• **WORK TO COMPLETE**
Give back the lines exactly, from the first one to the line with "rail_clearance = 2", both ends included.

• **COLLECTED DATA**

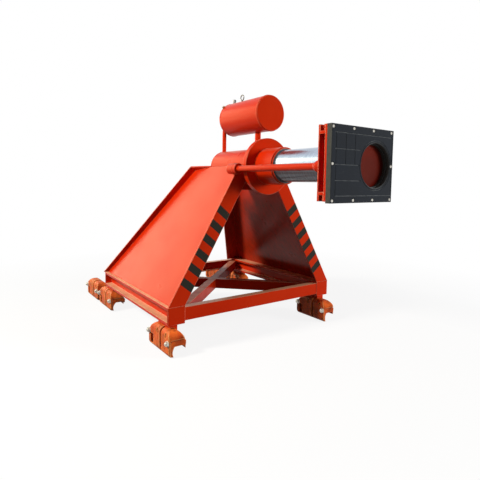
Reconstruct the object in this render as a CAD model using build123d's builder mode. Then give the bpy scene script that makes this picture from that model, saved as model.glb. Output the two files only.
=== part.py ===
from build123d import *
import math
import os

# A sliding railway buffer stop: a braced steel frame that clamps on both rails,
# a hydraulic buffer on top of it, and a rubber faced head on the plunger.
# Units are millimetres. X points at the oncoming train and Z is up. Sizes are
# drawn from the front plates, the middle of the track and the level that the
# clamp jaws reach down to. Right is the side of negative Y.

# Track
gauge = 1435
rail_head_width = 72
rail_top = 75
rail_clearance = 2

# Rail clamps
clamp_length = 350
clamp_front_reach_right = 64
clamp_front_reach_left = 118
clamp_rear_start = 1200
clamp_count_rear = 2
neck_length = 70
clamp_top = 192
clamp_outer = 95
clamp_inner = 55
clamp_shoulder = 42
jaw_tip_gap = 9
jaw_tip_width = 8
jaw_hollow = 16
jaw_round = 42
crown_edge = 14
hood_edge = 120
lip_top = 107
lip_tip = 48
lip_slant = 14
dome_length = 52
dome_edge = 140
dome_rise = 0.67
tail_length = 76
tail_edge = 108
tail_rise = 0.45
front_recess = 13
front_recess_top = 124
front_recess_side = 74
groove_setback = 131
groove_width = 18
groove_depth = 14
rib_width = 12
rib_height = 4
slot_width = 13
slot_height = 38
slot_depth = 24
slot_level = 152
slot_setback_front = 58
slot_setback_rear = 200
pocket_bottom = 26
pocket_top = 102
pocket_length = 48
pocket_edge = 30
neck_recess = 24
neck_top = 135
mouth_radius = 62
mouth_depth = 40
mouth_level = 32
hanger_length = 170
hanger_inner = 22
hanger_base = 140
hanger_setback_right = 32
hanger_setback_left = 5
bolt_radius = 11
bolt_end = 8
nut_radius = 20
nut_height = 15
nut_setback = 16
nut_level = 109
rear_nut_level = 118

# Base frame
beam_width = 136
beam_height = 132
beam_length = 1438
beam_bottom = 215
beam_flange = 20
beam_web = 10
end_plate = 12
cross_height = 100
cross_depth = 62
cross_wall = 8
cross_drop = 12
cross_setback = 2
brace_width = 70
brace_height = 88
brace_drop = 9
brace_wall = 8

# A frame sides
apex_height = 1409
web_inset = 30
web_plate = 10
flange_plate = 16
side_top = 1045
rear_corner_drop = 31
rear_top_x = 734
rear_gap = 12
rear_flange_out = 58
rear_flange_width = 200
rear_flange_plate = 12
gusset_front_x = 490

# Buffer
axis_above_beam = 1042
barrel_radius = 147
barrel_wall = 22
barrel_rear = 562
cap_thickness = 36
cap_bevel = 20
disc_radius = 223
disc_back = 60
disc_thickness = 40
collar_radius = 142
collar_length = 198
collar_lip_radius = 132
collar_lip_length = 12
plunger_radius = 120
plunger_clearance = 1.5
plunger_wall = 25
plunger_inside = 110
saddle_plate = 16
saddle_depth = 190
saddle_front_x = 80
saddle_rear_x = 470

# Guides
guide_outset = 22
guide_drop = 24
guide_radius = 24
guide_clearance = 1
sleeve_radius = 42
sleeve_front = 44
sleeve_rear = 68
guide_tail = 60
boss_radius = 38
boss_length = 32
boss_taper = 30

# Head
head_width = 584
head_height = 463
head_drop = 11
head_front_x = 1024
rubber_thickness = 37
rubber_bevel = 3
front_plate = 18
back_plate = 9
plate_height = 454
plate_side_margin = 2
channel_depth = 43
channel_height = 56
channel_web = 18
channel_flange = 8
upright_inset = 52
upright_wall = 12
hole_radius = 142
hole_y = 119
hole_rim = 4
hole_recess = 11

# Tank
tank_radius = 140
tank_wall = 8
tank_front_x = 117
tank_length = 538
tank_above_axis = 418
tank_end = 14
tank_bevel = 5
neck_radius = 24
neck_x = 46
pipe_radius = 18
pipe_y = 26
pipe_setback = 86
pipe_bend = 30
plug_x = 389
plug_radius = 14
plug_base = 12
plug_height = 24
eye_x = 274
eye_ring = 22
eye_wire = 5
eye_stem_radius = 9
eye_stem = 14
valve_radius = 12
valve_height = 13
valve_angle = 46
valve_setback = 17

# Places that follow from the sizes above
rail_spacing = gauge + rail_head_width
rail_y = rail_spacing / 2
beam_top = beam_bottom + beam_height
axis_z = beam_top + axis_above_beam
guide_above_beam = axis_above_beam - guide_drop
guide_z = beam_top + guide_above_beam
tank_z = axis_z + tank_above_axis
head_z = axis_z - head_drop
leg_foot = rail_y + beam_width / 2
lean = math.atan2(leg_foot, apex_height)
lean_cos, lean_sin, lean_tan = math.cos(lean), math.sin(lean), math.tan(lean)
guide_y = leg_foot - guide_above_beam * lean_tan + guide_outset
head_back_x = head_front_x - rubber_thickness - front_plate - channel_depth - back_plate
plate_z = head_z + (head_height - plate_height) / 2
clamp_pitch = clamp_length + neck_length
clamp_rear_end = clamp_rear_start + clamp_pitch * clamp_count_rear
nut_reach = nut_height + bolt_end

# Move from the front plates and the middle of the track to the middle of the footprint
footprint = Location(((clamp_rear_end - head_front_x) / 2,
                      (rail_y + clamp_outer + nut_reach - leg_foot) / 2, 0))

os.makedirs("parts", exist_ok=True)


def keep(piece, name):
    """Places a finished piece over the middle of the footprint and writes it."""
    placed = piece.part.moved(footprint)
    placed.label = name
    export_step(placed, f"parts/{name}.step")


def mirrored(piece):
    with BuildPart() as other:
        mirror(piece.part, about=Plane.XZ)
    return other


def both_sides(piece):
    """The piece and its mirror image as two solids in one node."""
    with BuildPart() as pair:
        add(piece.part)
        mirror(piece.part, about=Plane.XZ)
    return pair


def facing_train(x, y=0, z=0):
    """A plane across the track whose normal points at the train."""
    return Plane(origin=(x, y, z), x_dir=(0, 1, 0), z_dir=(1, 0, 0))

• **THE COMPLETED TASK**
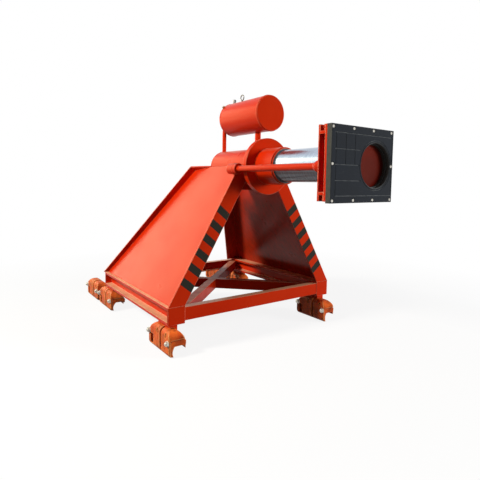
Reconstruct the object in this render as a CAD model using build123d's builder mode. Then give the bpy scene script that makes this picture from that model, saved as model.glb. Output the two files only.
=== part.py ===
from build123d import *
import math
import os

# A sliding railway buffer stop: a braced steel frame that clamps on both rails,
# a hydraulic buffer on top of it, and a rubber faced head on the plunger.
# Units are millimetres. X points at the oncoming train and Z is up. Sizes are
# drawn from the front plates, the middle of the track and the level that the
# clamp jaws reach down to. Right is the side of negative Y.

# Track
gauge = 1435
rail_head_width = 72
rail_top = 75
rail_clearance = 2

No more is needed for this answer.